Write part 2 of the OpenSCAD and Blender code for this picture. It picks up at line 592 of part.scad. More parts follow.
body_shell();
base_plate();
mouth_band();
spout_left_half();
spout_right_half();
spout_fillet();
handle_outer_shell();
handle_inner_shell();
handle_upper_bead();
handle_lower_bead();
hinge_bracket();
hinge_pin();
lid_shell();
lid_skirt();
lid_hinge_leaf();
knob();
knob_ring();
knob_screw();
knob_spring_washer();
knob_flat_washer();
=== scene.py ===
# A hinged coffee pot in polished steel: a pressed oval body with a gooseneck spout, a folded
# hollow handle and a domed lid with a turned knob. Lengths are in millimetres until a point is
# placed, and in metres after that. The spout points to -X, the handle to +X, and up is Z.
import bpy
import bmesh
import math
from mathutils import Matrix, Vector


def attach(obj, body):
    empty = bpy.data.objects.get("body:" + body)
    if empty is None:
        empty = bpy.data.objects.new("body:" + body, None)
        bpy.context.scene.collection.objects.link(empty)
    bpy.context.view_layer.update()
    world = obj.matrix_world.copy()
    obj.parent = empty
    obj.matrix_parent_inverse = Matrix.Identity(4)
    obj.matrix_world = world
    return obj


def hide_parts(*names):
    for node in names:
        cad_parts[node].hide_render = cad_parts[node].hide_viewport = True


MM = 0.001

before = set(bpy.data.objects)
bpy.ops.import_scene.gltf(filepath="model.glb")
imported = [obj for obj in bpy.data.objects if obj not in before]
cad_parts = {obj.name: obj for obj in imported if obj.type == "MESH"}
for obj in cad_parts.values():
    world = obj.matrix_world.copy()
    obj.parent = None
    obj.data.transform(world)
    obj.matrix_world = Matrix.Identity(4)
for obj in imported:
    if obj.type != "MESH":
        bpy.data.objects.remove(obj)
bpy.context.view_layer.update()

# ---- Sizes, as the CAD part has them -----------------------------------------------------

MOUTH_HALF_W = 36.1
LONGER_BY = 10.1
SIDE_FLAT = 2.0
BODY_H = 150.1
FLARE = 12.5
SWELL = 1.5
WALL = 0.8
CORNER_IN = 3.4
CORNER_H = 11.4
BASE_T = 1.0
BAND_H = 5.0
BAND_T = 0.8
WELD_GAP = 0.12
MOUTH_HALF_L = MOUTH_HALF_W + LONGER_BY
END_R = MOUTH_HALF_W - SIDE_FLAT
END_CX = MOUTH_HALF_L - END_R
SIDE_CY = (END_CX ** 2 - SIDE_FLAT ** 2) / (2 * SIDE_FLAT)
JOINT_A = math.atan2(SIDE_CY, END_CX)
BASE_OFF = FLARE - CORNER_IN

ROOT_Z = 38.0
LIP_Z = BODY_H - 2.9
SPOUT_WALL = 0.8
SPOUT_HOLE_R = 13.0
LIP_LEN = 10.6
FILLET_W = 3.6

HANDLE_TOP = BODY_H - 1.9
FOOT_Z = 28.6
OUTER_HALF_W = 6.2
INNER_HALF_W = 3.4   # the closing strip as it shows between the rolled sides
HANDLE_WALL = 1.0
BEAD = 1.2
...
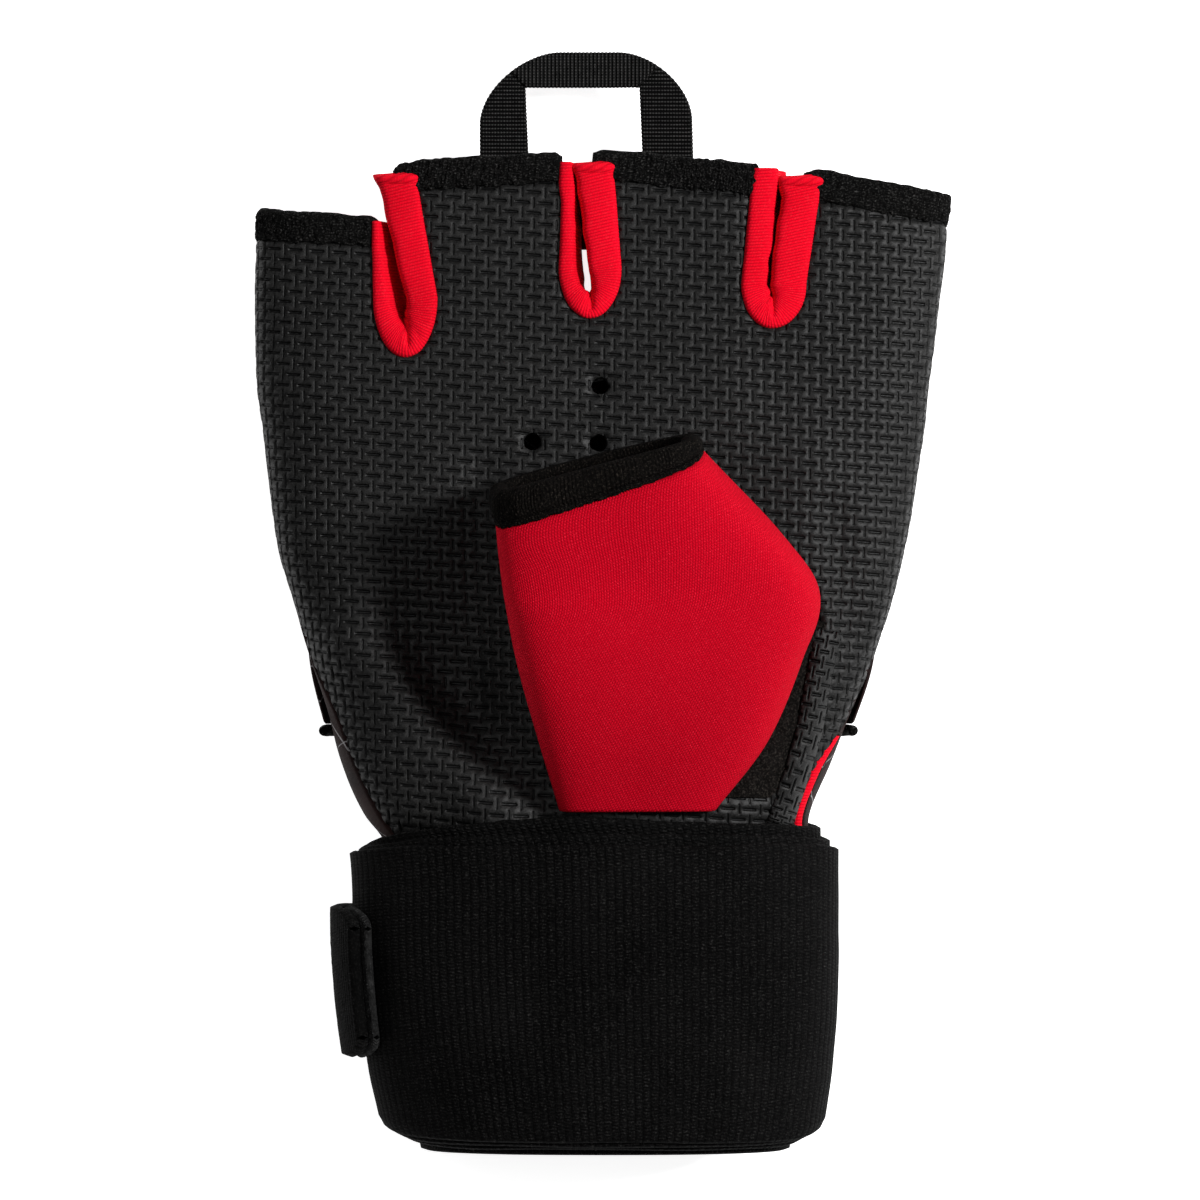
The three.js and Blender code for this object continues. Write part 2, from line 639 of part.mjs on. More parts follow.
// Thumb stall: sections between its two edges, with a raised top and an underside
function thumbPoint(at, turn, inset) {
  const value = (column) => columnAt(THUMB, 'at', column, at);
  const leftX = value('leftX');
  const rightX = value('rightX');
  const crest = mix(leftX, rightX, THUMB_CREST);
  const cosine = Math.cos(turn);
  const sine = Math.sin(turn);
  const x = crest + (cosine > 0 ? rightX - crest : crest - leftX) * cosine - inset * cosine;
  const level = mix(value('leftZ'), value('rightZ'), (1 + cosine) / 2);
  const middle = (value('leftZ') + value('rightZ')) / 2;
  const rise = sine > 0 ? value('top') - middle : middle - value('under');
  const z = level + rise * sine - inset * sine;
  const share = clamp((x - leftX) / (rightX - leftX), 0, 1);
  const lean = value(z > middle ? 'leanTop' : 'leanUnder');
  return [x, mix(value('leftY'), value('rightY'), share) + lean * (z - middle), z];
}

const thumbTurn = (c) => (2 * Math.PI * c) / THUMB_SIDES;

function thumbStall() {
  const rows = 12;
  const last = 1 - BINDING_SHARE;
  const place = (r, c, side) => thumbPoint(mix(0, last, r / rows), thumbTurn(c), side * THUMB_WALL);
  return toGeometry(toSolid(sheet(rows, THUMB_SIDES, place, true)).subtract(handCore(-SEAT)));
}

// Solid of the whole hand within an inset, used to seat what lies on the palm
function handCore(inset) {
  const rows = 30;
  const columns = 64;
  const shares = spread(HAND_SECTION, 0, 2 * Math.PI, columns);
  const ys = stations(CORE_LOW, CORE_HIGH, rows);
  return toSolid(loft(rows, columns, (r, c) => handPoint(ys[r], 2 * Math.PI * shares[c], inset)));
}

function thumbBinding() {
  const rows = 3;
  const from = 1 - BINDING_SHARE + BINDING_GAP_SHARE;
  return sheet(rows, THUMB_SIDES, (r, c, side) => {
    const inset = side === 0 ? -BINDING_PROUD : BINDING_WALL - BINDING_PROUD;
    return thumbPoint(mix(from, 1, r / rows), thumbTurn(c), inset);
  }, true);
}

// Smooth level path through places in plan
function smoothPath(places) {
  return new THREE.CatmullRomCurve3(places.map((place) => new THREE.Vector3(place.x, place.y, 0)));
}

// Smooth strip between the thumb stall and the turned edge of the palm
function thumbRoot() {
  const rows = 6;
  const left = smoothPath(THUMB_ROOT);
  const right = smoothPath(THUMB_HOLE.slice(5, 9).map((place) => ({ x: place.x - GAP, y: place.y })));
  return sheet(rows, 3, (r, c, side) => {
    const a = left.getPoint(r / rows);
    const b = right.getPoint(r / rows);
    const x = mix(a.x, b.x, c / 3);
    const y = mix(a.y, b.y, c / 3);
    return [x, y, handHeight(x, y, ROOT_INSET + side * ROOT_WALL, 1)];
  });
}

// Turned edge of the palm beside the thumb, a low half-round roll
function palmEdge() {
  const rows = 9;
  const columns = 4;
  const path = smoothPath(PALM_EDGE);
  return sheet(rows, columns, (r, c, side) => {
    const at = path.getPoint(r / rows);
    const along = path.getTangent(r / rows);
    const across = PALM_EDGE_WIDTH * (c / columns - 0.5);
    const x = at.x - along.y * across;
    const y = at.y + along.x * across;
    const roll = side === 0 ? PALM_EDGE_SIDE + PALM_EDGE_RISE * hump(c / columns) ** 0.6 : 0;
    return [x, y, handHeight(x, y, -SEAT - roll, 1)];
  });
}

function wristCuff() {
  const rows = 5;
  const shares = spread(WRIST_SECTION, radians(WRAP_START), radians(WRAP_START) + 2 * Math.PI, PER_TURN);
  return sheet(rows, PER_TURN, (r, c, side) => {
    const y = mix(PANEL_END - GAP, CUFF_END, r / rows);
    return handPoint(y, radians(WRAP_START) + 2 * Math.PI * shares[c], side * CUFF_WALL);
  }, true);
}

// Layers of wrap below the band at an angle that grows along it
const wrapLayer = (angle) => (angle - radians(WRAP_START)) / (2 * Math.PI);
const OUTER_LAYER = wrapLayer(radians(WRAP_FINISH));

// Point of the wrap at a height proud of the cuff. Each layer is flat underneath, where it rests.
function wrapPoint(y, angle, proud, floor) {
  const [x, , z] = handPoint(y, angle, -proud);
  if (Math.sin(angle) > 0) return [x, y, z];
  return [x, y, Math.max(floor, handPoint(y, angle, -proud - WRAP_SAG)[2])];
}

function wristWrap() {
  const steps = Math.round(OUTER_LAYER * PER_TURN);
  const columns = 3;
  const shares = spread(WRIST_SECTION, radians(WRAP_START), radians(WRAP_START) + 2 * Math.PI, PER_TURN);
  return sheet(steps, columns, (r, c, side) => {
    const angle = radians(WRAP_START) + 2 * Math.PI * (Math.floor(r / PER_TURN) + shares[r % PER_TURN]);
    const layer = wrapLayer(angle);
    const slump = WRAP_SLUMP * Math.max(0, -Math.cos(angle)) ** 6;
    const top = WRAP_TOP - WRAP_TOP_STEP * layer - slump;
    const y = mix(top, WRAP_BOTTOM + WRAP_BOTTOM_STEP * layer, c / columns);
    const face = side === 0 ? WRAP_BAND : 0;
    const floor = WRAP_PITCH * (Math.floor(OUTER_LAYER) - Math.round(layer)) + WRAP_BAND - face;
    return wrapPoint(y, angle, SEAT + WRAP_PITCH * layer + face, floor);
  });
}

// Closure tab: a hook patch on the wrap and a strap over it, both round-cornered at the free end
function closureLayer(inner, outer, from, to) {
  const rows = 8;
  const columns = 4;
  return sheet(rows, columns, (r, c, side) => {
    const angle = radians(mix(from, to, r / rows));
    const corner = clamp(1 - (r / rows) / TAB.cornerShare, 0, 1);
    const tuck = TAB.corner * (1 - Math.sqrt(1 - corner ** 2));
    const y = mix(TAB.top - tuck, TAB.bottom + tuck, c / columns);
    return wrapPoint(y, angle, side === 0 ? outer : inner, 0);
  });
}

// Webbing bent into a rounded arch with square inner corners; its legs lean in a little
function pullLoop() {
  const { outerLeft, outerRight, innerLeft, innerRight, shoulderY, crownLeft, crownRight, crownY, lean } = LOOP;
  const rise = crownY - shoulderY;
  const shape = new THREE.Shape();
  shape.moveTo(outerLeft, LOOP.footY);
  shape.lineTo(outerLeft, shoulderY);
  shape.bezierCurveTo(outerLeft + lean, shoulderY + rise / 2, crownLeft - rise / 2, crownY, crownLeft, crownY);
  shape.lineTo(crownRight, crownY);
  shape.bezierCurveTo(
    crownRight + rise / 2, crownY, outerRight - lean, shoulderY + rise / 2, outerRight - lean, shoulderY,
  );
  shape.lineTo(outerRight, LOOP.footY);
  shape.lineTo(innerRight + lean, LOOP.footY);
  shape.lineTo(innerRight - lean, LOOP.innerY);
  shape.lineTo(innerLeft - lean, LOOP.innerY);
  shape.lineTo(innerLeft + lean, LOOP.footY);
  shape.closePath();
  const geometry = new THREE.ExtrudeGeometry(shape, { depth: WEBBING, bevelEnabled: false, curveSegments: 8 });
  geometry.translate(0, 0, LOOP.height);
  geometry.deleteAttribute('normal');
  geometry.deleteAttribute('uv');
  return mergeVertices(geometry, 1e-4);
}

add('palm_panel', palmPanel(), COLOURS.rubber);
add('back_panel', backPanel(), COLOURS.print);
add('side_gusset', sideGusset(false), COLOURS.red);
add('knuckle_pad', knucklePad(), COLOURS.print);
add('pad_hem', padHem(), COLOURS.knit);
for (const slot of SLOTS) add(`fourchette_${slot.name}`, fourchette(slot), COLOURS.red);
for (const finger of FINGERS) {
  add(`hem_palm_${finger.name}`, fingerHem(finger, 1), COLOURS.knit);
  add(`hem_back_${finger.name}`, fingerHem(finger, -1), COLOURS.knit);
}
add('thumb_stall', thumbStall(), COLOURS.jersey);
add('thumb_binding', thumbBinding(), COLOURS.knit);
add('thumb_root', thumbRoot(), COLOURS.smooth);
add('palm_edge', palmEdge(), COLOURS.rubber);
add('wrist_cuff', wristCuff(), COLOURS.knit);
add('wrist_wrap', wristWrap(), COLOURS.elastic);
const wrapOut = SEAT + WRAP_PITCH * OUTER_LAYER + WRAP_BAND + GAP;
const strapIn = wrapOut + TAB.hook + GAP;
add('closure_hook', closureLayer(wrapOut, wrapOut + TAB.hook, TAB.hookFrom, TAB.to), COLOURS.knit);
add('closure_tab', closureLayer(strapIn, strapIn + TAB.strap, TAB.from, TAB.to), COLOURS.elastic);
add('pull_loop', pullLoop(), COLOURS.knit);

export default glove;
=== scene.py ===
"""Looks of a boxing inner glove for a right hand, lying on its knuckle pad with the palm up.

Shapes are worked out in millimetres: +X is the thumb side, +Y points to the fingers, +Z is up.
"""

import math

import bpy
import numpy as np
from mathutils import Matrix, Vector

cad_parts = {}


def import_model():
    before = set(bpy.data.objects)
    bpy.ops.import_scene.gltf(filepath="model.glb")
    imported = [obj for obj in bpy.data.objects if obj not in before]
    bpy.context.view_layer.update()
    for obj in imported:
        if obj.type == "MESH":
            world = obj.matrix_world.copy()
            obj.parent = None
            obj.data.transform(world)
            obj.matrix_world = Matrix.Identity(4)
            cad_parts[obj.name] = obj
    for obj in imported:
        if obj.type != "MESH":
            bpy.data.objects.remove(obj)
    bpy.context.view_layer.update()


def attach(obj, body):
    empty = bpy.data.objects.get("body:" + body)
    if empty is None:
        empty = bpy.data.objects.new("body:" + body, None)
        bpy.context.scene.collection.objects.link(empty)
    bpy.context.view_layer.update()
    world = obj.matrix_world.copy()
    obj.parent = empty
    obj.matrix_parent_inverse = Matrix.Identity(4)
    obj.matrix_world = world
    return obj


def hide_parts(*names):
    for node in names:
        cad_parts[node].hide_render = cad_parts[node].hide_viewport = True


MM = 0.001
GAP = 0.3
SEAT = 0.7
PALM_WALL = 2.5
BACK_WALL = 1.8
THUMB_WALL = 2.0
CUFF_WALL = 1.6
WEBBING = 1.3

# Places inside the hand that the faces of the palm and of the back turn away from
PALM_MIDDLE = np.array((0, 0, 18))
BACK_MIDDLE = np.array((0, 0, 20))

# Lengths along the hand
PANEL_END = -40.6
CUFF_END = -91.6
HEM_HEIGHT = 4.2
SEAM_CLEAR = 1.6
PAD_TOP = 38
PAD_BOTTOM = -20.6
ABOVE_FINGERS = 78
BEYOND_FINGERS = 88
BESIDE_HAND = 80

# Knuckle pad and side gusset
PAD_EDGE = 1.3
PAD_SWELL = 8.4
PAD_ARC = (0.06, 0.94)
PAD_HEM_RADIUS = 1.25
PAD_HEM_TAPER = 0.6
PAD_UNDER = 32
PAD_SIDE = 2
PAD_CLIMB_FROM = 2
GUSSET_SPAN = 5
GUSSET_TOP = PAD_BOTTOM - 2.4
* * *
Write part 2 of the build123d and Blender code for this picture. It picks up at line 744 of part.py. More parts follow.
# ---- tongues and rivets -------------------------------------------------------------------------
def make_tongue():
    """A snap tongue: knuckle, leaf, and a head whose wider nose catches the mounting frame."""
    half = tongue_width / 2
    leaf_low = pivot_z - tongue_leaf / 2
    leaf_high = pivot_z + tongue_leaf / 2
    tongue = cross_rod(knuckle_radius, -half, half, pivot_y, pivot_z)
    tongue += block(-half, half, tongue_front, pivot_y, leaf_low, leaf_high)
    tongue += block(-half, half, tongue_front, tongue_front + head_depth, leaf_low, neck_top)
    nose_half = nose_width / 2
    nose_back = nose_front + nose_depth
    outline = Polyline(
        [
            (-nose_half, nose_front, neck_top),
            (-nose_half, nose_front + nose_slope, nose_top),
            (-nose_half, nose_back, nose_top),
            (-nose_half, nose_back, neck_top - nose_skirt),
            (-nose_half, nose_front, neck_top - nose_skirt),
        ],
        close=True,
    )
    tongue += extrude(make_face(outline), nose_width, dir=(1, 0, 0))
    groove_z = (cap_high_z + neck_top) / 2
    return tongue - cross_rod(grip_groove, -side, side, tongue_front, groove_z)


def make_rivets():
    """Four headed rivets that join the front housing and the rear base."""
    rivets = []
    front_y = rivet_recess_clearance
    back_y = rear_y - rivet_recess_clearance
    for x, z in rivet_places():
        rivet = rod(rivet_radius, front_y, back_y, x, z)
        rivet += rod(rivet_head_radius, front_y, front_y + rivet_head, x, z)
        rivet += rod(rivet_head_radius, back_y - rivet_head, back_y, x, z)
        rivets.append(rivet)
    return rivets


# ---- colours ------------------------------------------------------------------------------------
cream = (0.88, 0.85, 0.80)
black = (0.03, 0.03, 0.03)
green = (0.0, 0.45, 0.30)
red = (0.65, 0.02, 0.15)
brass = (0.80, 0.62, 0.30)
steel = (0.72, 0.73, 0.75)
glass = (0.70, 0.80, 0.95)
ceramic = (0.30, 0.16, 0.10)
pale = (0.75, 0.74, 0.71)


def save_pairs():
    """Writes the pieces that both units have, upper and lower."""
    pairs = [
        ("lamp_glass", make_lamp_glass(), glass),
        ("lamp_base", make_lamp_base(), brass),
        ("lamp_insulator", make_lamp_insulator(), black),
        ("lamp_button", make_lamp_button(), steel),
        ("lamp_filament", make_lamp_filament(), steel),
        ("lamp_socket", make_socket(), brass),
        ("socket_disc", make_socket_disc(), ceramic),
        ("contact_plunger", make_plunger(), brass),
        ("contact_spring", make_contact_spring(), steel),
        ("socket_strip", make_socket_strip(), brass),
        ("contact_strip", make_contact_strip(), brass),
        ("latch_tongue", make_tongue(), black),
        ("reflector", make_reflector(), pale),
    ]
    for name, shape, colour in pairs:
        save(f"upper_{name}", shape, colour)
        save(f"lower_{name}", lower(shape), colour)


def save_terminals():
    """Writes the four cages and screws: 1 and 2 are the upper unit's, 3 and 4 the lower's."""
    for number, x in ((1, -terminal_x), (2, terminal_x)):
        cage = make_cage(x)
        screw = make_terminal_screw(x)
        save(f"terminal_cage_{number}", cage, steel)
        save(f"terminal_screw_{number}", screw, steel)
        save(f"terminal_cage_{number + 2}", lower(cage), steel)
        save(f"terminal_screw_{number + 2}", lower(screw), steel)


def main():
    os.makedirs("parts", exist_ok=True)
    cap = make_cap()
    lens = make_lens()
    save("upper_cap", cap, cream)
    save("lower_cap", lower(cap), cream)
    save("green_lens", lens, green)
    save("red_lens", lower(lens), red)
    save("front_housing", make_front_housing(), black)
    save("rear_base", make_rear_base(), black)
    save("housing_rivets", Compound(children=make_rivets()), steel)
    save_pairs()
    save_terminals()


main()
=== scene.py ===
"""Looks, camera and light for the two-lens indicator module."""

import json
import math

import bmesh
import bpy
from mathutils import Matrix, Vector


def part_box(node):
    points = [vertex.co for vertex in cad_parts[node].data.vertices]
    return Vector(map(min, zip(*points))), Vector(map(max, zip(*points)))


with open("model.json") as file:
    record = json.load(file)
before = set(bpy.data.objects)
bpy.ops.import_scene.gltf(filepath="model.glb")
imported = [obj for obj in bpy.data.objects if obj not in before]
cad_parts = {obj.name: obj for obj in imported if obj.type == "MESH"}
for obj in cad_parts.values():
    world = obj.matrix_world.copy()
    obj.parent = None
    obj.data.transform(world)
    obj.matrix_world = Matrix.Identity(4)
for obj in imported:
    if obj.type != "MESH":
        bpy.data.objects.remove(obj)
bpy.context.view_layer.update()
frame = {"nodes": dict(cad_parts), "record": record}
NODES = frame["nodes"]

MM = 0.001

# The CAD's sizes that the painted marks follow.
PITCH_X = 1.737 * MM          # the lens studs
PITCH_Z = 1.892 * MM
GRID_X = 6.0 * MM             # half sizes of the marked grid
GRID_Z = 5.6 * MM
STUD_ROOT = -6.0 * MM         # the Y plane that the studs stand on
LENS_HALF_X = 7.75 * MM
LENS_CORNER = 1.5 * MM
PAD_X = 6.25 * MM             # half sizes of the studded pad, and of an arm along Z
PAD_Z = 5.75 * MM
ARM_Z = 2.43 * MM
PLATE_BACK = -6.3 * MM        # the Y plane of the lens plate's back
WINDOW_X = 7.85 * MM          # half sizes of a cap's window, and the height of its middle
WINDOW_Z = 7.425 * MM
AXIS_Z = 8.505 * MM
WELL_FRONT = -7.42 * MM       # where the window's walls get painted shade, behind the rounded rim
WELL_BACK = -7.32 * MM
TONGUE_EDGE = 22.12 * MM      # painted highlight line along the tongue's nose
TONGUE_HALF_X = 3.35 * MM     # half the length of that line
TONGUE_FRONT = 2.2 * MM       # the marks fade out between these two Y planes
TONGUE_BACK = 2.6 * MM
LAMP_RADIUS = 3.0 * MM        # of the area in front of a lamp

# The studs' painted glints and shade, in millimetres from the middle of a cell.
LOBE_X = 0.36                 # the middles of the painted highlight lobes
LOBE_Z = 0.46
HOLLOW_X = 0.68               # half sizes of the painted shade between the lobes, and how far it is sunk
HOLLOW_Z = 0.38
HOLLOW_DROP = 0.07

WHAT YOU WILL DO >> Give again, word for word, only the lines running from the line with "handle_outer_shell();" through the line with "# ---- Sizes, as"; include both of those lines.

SOLUTION TO THIS TASK >>
handle_outer_shell();
handle_inner_shell();
handle_upper_bead();
handle_lower_bead();
hinge_bracket();
hinge_pin();
lid_shell();
lid_skirt();
lid_hinge_leaf();
knob();
knob_ring();
knob_screw();
knob_spring_washer();
knob_flat_washer();
=== scene.py ===
# A hinged coffee pot in polished steel: a pressed oval body with a gooseneck spout, a folded
# hollow handle and a domed lid with a turned knob. Lengths are in millimetres until a point is
# placed, and in metres after that. The spout points to -X, the handle to +X, and up is Z.
import bpy
import bmesh
import math
from mathutils import Matrix, Vector


def attach(obj, body):
    empty = bpy.data.objects.get("body:" + body)
    if empty is None:
        empty = bpy.data.objects.new("body:" + body, None)
        bpy.context.scene.collection.objects.link(empty)
    bpy.context.view_layer.update()
    world = obj.matrix_world.copy()
    obj.parent = empty
    obj.matrix_parent_inverse = Matrix.Identity(4)
    obj.matrix_world = world
    return obj


def hide_parts(*names):
    for node in names:
        cad_parts[node].hide_render = cad_parts[node].hide_viewport = True


MM = 0.001

before = set(bpy.data.objects)
bpy.ops.import_scene.gltf(filepath="model.glb")
imported = [obj for obj in bpy.data.objects if obj not in before]
cad_parts = {obj.name: obj for obj in imported if obj.type == "MESH"}
for obj in cad_parts.values():
    world = obj.matrix_world.copy()
    obj.parent = None
    obj.data.transform(world)
    obj.matrix_world = Matrix.Identity(4)
for obj in imported:
    if obj.type != "MESH":
        bpy.data.objects.remove(obj)
bpy.context.view_layer.update()

# ---- Sizes, as the CAD part has them -----------------------------------------------------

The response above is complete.